Der trunksüchtige Georges Simenon hat das Problem einmal so formuliert: »Ich glaube, jeder, der nicht unbedingt Schriftsteller werden muss, der sich vorstellen kann, auch etwas anderes zu tun, sollte in der Tat etwas anderes tun. Die Schriftstellerei ist kein Beruf, sondern die Berufung zum Unglück.« Von Tolstoi gibt es das Wort, ein Schriftsteller müsse immer zwei Leute umfassen, den Schriftsteller und den Kritiker. Alkohol ist eines der Instrumente, den Kritiker in sich stumm zu machen. Wer kann schon etwas hervorbringen, wenn er immer die überlaute Stimme des Kritikers im Ohr hat?

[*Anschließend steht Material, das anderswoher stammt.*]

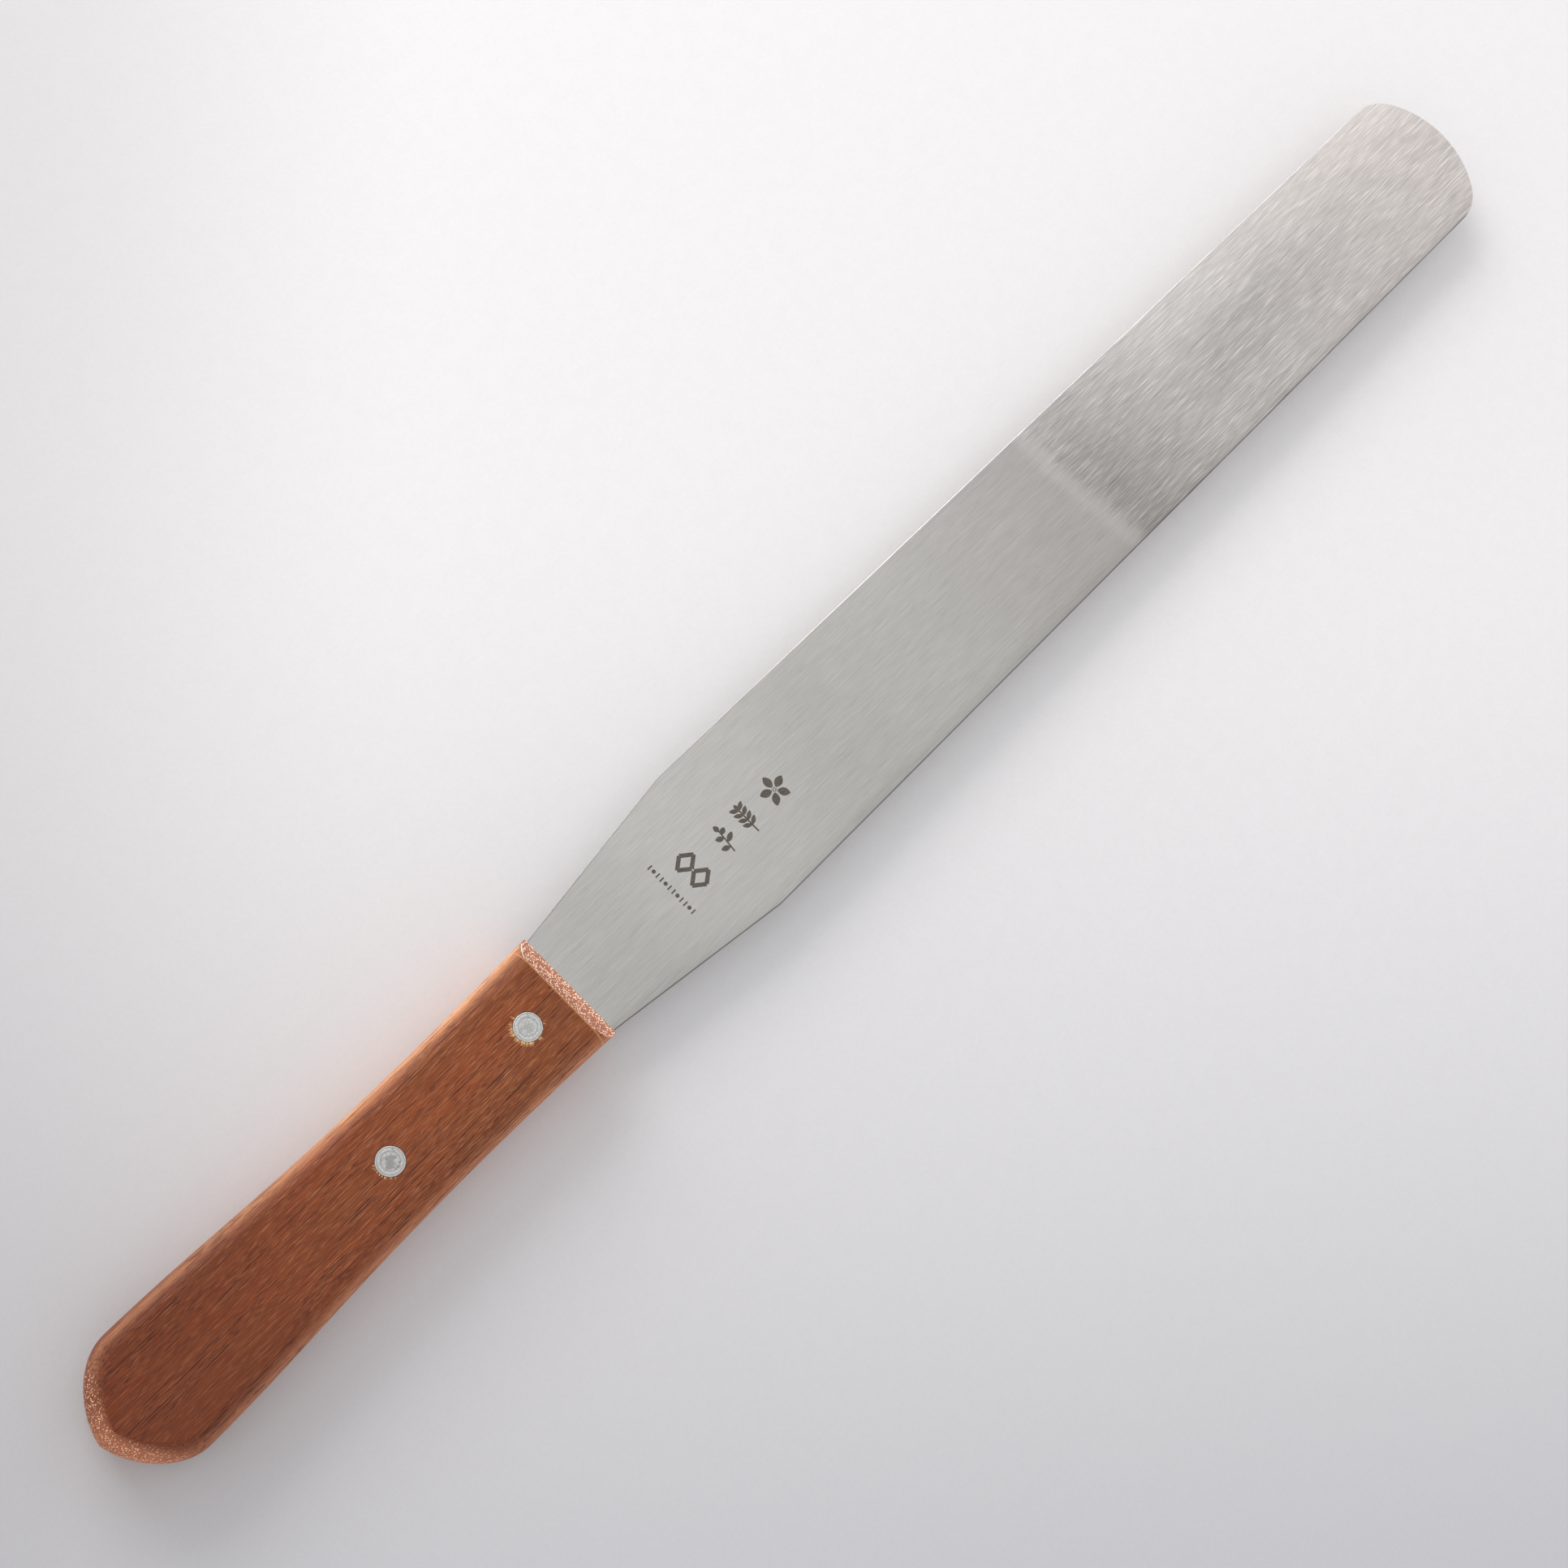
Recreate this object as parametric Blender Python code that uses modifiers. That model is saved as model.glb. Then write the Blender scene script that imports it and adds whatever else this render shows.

Fallada, der am Ende im Delirium lebte, ist tatsächlich die Personifizierung des Alkoholismus. Eine Angstvision. Wer rutschte nicht schon alles in die Sucht: große, starke, intelligente Persönlichkeiten - von Hemingway bis Faulkner, von Poe bis O´Neill und Steinbeck, von Joseph Roth und Franz Fühmann bis Uwe Johnson. Jack London hat die zunehmende Selbstzerstörung seines Ich in »König Alkohol« protokolliert: ein ständiger Wettlauf zwischen Rausch und Produktivität. Und keine Hoffnung mehr, da je herauszukommen.

Sebastian Hartmann liegt alle Romantisierung des Alkohols fern, ebenso wie seine Dämonisierung. Das prägt den Stil dieser Inszenierung. Im Interview beschreibt er, dass er als Kind in seiner Familie Erfahrungen damit machen musste, wie der Alkohol Menschen verändert. An die Harmlosigkeit dieses Gifts kann niemand glauben, der einmal erlebte, wie sich nahe Menschen plötzlich in etwas Fremdes und Abstoßendes verwandeln. Und dennoch: ohne den Wein und das dionysische Prinzip, den Rausch, der Horizonte eröffnet und dabei den, der sie erblickt, in große Gefahr bringt, fehlte unserer abendländischen Kultur ein Bewegungsprinzip. Gewiss hat Ernst Jünger recht, wenn er schreibt, die Droge bedürfe eines rituellen Rahmens, wenn sie - trotz aller Gefährlichkeit - eine kulturelle Funktion besitzen soll.

Hartmann, fern jeden Moralisierens, ist als Regisseur von Antonin Artauds Idee eines Theaters der Grausamkeit geprägt, er beschwört eine »Gegenpest zur herrschenden Pest«. Das schließt jede fade aufklärerische Pose aus. Er ist selbst als Regisseur nicht nur ein Extremist, sondern auch rauschhaft und exzessiv. So auch hier in Falladas »Der Trinker« am Gorki Theater in Co-Produktion mit dem Central Theater Leipzig. Die Inszenierung ist auch darum aufschlussreich, weil Hartmann als Intendant in Leipzig nicht zuletzt an einer kulturkonservativen Politik der Stadt gescheitert ist, die Kunst für etwas Repräsentatives hält. Nun sucht er ein neues Theater - und Armin Petras verlässt zufällig das Gorki Theater und geht als Intendant nach Stuttgart.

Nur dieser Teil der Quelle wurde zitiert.